New York City’s pioneering experiment has been a resounding success. The program has enjoyed robust participation by serious, credible candidates. It has promoted voter choice by increasing diversity and competition in City elections. It has dramatically expanded the number of New Yorkers who participate in electoral campaigns. And it is a powerful weapon against the corrupting influence of special interest money; research suggests that large donors, unions and PACs exert less influence on publicly-financed candidates who depend heavily on small donors.

Crucially, the small donor matching fund model used by New York City matches public funding to a candidate’s own fundraising. This avoids the constitutional problems raised in the Arizona case, by ensuring that a candidate’s public financing rises or falls based on her own success at campaigning.

Some have suggested that the Supreme Court’s ruling raises questions about New York City’s “bonus” funds.

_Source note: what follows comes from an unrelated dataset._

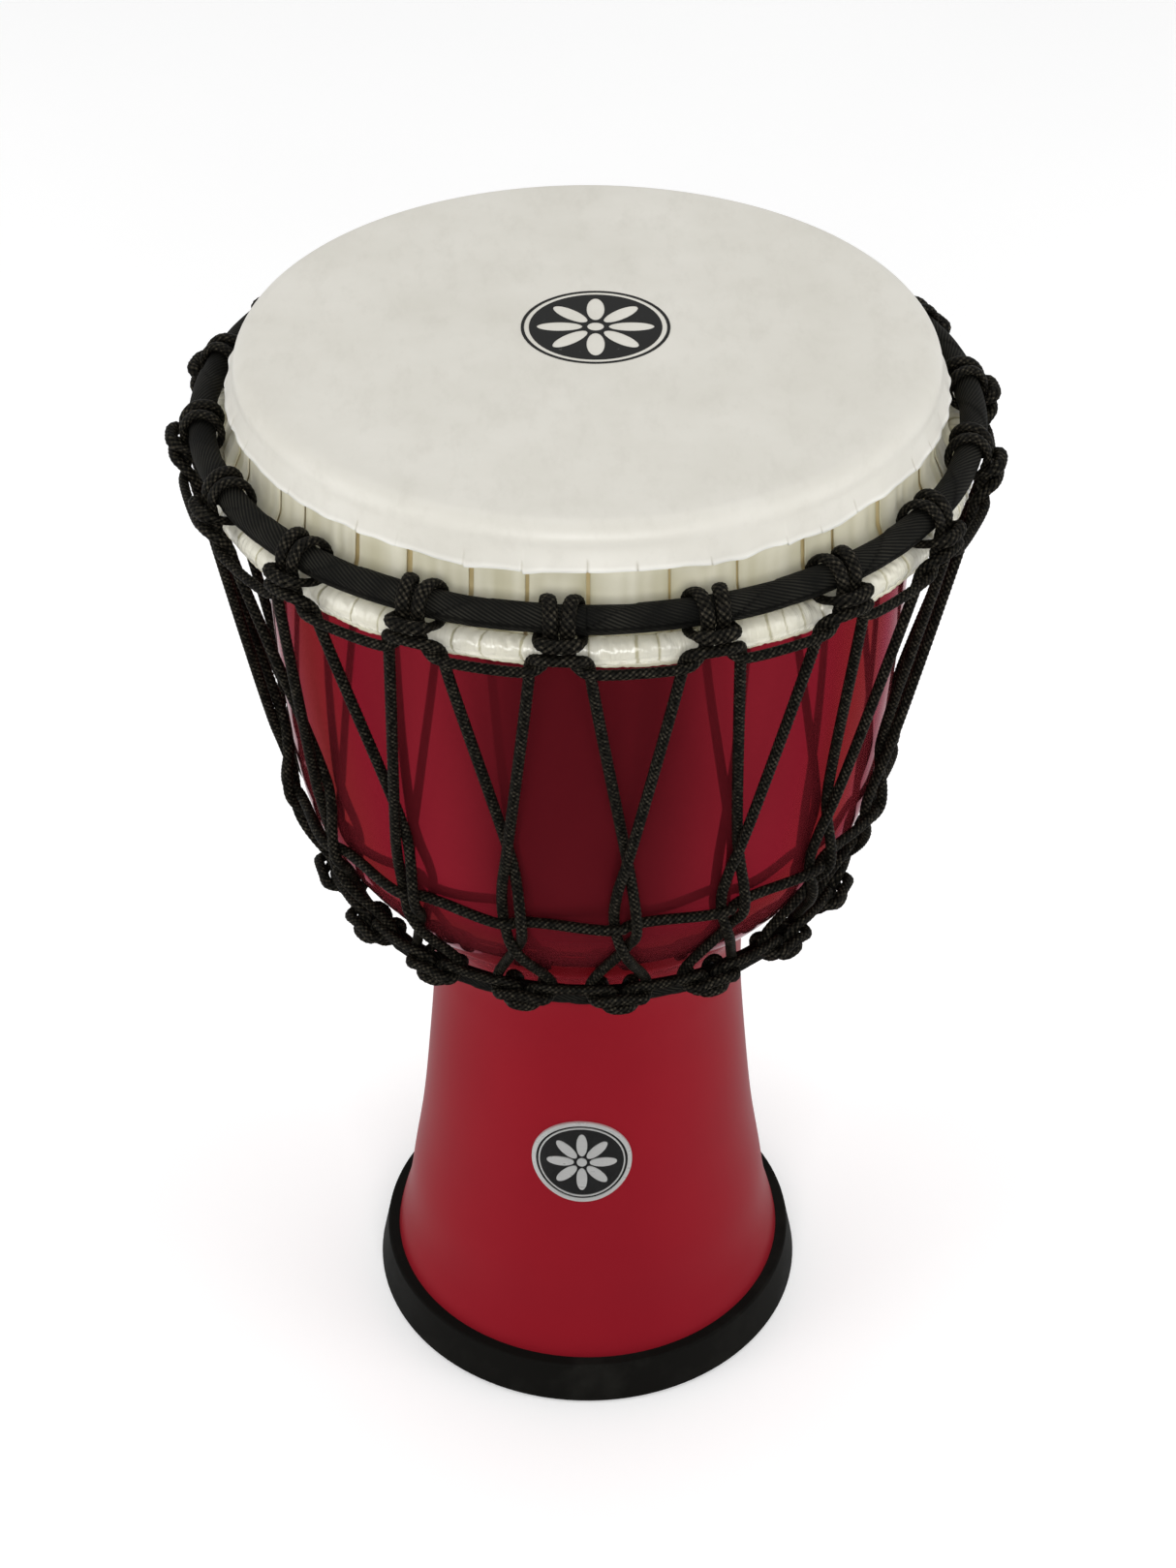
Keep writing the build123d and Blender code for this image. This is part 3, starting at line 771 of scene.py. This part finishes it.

This rarely-triggered provision increases the matching ratio when a participating candidate faces a really high-spending opponent. Importantly, under this scheme, any additional public funds received by the participant are pegged to her own campaign fundraising. Moreover, the bonus funds are largely irrelevant to the success of New York’s program. In Arizona, all participating candidates received the same lump sum grant and had no access to additional money without the triggered funds – and so, seriously risked being overwhelmed by a high-spending opponent. Under the small donor matching fund model, on the other hand, candidates can continue to fundraise on their own when facing vigorous opposition. So, unlike in Arizona, New York’s program would remain strong even without the bonus funds.

New York City’s program has deep roots. But it is a particularly important model for reform in the Internet age. President Obama’s groundbreaking 2008 presidential run showed how a candidate could use digital media and social network tools to reach a broader base of supporters than ever before. These small donors provide important political balance, particularly in our post-Citizens United world of unchecked political spending. When a candidate must rely entirely on wealthy donors to run for office, it’s only natural that those donors will dictate our laws and policies. But when a candidate can run for office with the support of small donors, he can remain responsive to the voters at large — and not just a handful of special interests.